True hatred of sin is universal in two ways: in respect of the faculties, and of the object.

(1) Hatred is universal in respect of the faculties. That is, there is a dislike of sin not only in the judgment—but in the will and affections. Many a one is convinced that sin is a vile thing, and in his judgment has an aversion to it—yet he tastes sweetness in it—and has a secret delight in it. Here is a disliking of sin in the judgment and an embracing of it in the affections! Whereas in true repentance, the hatred of sin is in all the faculties, not only in the intellectual part—but chiefly in the will: "I do the very thing I hate!" (Romans 7:15). Paul was not free from sin—yet his will was against it.

(2) Hatred is universal in respect of the object. He who truly hates one sin—hates all sins. He who hates a serpent—hates all serpents. "I hate every false way!" (Psalm 119:104). Hypocrites will hate some sins which mar their credit. But a true convert hates all sins—gainful sins, complexion sins, the very stirrings of corruption. Paul hated the motions of sin within him (Romans 7:23).

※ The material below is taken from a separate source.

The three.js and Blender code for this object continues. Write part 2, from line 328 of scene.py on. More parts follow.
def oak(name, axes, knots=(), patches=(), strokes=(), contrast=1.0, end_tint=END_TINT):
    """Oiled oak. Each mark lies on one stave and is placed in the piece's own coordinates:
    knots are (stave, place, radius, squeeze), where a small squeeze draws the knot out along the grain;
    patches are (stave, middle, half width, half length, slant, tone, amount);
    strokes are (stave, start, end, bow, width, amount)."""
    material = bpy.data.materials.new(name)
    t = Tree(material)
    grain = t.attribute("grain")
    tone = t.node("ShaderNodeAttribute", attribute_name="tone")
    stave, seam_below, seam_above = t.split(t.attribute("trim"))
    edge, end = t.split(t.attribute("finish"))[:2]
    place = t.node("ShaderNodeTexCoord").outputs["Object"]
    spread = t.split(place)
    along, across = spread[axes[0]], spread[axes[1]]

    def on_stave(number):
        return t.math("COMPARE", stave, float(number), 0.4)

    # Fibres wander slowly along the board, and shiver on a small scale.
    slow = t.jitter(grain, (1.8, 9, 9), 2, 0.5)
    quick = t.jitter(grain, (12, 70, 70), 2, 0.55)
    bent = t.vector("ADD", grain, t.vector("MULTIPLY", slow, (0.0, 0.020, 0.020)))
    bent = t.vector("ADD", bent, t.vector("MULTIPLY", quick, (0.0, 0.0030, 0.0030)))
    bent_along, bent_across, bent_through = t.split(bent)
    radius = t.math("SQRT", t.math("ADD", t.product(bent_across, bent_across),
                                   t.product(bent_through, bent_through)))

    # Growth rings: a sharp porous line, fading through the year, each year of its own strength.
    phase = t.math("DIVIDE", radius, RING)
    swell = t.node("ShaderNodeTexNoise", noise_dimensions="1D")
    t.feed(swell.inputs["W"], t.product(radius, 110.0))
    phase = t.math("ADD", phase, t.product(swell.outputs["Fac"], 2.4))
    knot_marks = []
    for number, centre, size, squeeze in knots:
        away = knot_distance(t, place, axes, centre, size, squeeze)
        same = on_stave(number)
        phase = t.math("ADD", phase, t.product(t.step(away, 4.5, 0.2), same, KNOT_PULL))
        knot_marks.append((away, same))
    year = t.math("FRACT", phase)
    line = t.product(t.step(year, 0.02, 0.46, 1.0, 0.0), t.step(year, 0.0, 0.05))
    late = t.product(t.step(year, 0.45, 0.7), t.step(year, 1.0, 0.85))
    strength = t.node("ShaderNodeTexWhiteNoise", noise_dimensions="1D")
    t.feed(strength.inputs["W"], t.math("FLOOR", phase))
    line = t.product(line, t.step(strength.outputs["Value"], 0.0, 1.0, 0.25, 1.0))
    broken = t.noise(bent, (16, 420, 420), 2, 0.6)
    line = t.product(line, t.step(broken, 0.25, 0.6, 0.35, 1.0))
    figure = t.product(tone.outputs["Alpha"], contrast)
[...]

3. True hatred against sin is against sin in all forms.
A holy heart detests sin for its intrinsic pollution. Sin leaves a stain upon the soul. A regenerate person abhors sin not only for the curse—but for the contagion. He hates this serpent not only for its sting but for its poison. He hates sin not only for hell—but as hell.

4. True hatred is IMPLACABLE.
It will never be reconciled to sin any more. Anger may be reconciled—but hatred cannot. Sin is that Amalek which is never to be taken into favor again. The war between a child of God and sin is like the war between those two princes: "there was war between Rehoboam and Jeroboam all their days" (1 Kings 14:30).

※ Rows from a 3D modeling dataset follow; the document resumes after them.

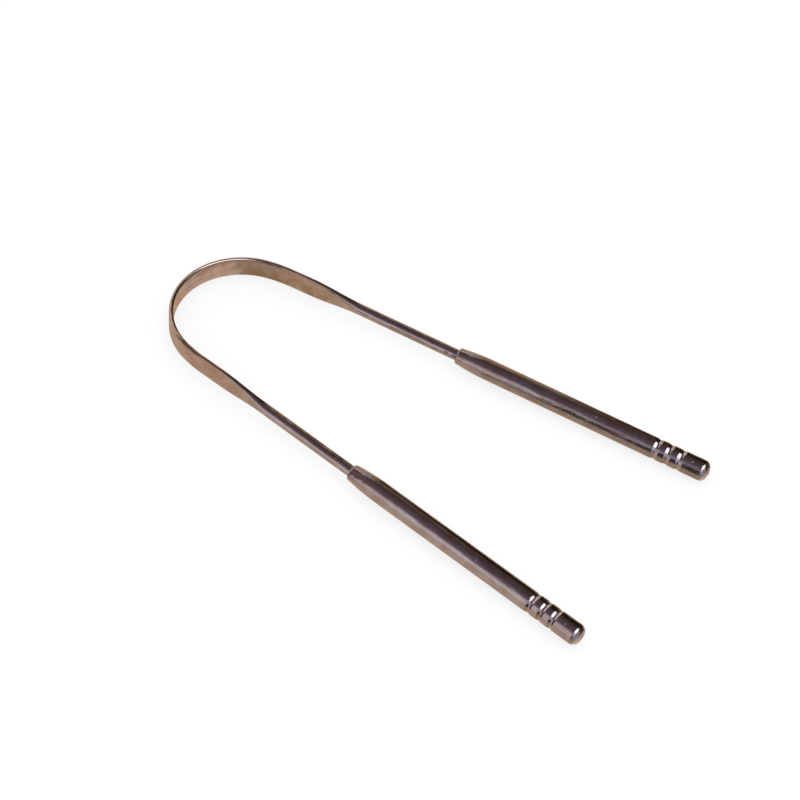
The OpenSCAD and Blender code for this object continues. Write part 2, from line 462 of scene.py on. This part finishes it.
def in_pit(tree, straight):
    """How deep a point is in a pit: pits are small balls, where they cut the surface."""
    scattered = add(tree, "ShaderNodeTexVoronoi", {"Vector": straight, "Scale": 1 / PIT_SPACING})
    return add(tree, "ShaderNodeMapRange", {
        "Value": scattered.outputs["Distance"], "From Min": PIT_RADIUS / PIT_SPACING,
        "From Max": PIT_RADIUS / PIT_SPACING / 2})


# %% [markdown]
# ## Tints, a painted edge reflection and gloss
# The steel's tint changes a little from place to place. The band has a faint straw tint, which
# fades out along the swell. The band's narrow edges are painted browner than its faces: a painted
# reflection. The gloss changes from line to line.

# %% Nodes for the tints of the band and the painted reflection on its edges
EDGE_FROM, EDGE_TO = (BAND_WIDTH - BAND_THICKNESS) / 2, BAND_WIDTH / 2 - 0.2 * MM


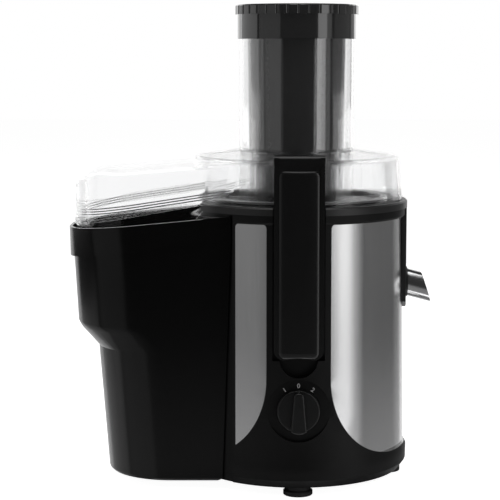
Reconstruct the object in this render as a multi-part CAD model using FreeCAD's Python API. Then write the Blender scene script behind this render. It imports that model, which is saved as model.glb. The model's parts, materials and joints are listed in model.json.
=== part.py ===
import FreeCAD, Part
import math
import os
from FreeCAD import Vector

# Centrifugal juicer, millimetres, +Z up.
# Everything is laid out about the vertical motor axis (x = 0, y = 0) with the table at z = 0
# and the user on the -Y side, then moved so that the origin is the bottom centre of the
# bounding box.

# ------------------------------------------------------------------ body
foot_height = 7.3            # underside of the base above the table
cover_height = 6.6           # base cover, underside to seam
cover_radius = 84.0          # flat underside of the base cover
hem_height = 10.0            # seam to the widest ring of the base
hem_radius = 89.0
hem_draft = 0.3              # the base narrows by this from its widest ring to the seam
waist_height = 15.0          # seam to the foot of the straight body
waist_radius = 86.4
body_height = 194.5          # seam to the lower edge of the collar
body_top_radius = 83.9
collar_height = 6.9
collar_step = 1.4            # bowl flange stands proud of the collar
rim_radius = 88.2            # bowl flange
wall = 2.8                   # moulded housing wall
cover_wall = 2.5
running_gap = 0.05           # radial, shafts and pins that turn
loose_gap = 0.3              # between moulded pieces that are lifted off or pushed home
part_gap = 0.8               # between pieces that pass each other

# ------------------------------------------------------------------ steel panels
column_half = 24.4           # black column between the panels
bell_height = 77.0           # seam to where the column starts to flare
bell_reach = 78.0            # how far the flare runs to the side
panel_bottom = 13.0          # seam to the lower edge of the panels
panel_sheet = 0.6
panel_glue = 0.15
panel_corner = 3.0
left_panel_edge = 47.8       # outer upright edge of the left panels

# ------------------------------------------------------------------ dock for the bin
dock_shoulder = 50.0         # body corner beside the bin, distance left of the axis
dock_bottom_radius = 83.0
dock_top_radius = 78.0
hook_half_width = 14.0       # hook of the bin and its notch in the dock wall
hook_gap = 0.5
hook_notch_drop = 10.4       # top of the housing down to the notch floor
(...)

5. Where there is a real hatred, we not only oppose sin in ourselves but in OTHERS too. The church at Ephesus could not bear with those who were evil (Rev. 2:2). Paul sharply censured Peter for his deception, although he was an apostle. Christ in a holy anger, whipped the money-changers out of the temple (John 2:15). He would not allow the temple to be made an exchange. Nehemiah rebuked the nobles for their usury (Neh. 5:7) and their Sabbath profanation (Neb. 13:17).

A sin-hater will not endure wickedness in his family: "He who works deceit shall not dwell within my house" (Psalm 101:7). What a shame it is when magistrates can show height of spirit in their passions—but no heroic spirit in suppressing vice.

Those who have no antipathy against sin, are strangers to repentance. Sin is in them—as poison in a serpent, which, being natural to it, affords delight. How far are they from repentance who, instead of hating sin, love sin! To the godly—sin is as a thorn in the eye; to the wicked sin is as a crown on the head! "They actually rejoice in doing evil!" (Jer. 11:15).

Loving of sin is worse than committing it. A good man may run into a sinful action unawares—but to love sin is desperate. What is it, which makes a swine love to tumble in the mire? Its love of filth. To love sin shows that the will is in sin, and the more of the will there is in a sin, the greater the sin. Wilfulness makes it a sin not to be purged by sacrifice (Heb. 10:26). O how many there are—who love the forbidden fruit! They love their oaths and adulteries; they love the sin and hate the reproof. Solomon speaks of a generation of men: "madness is in their heart while they live" (Eccles. 9:3). So for men to love sin, to hug that which will be their death, to sport with damnation, "madness is in their heart". It persuades us to show our repentance, by a bitter hatred of sin. There is a deadly antipathy between the scorpion and the crocodile; such should there be between the heart and sin.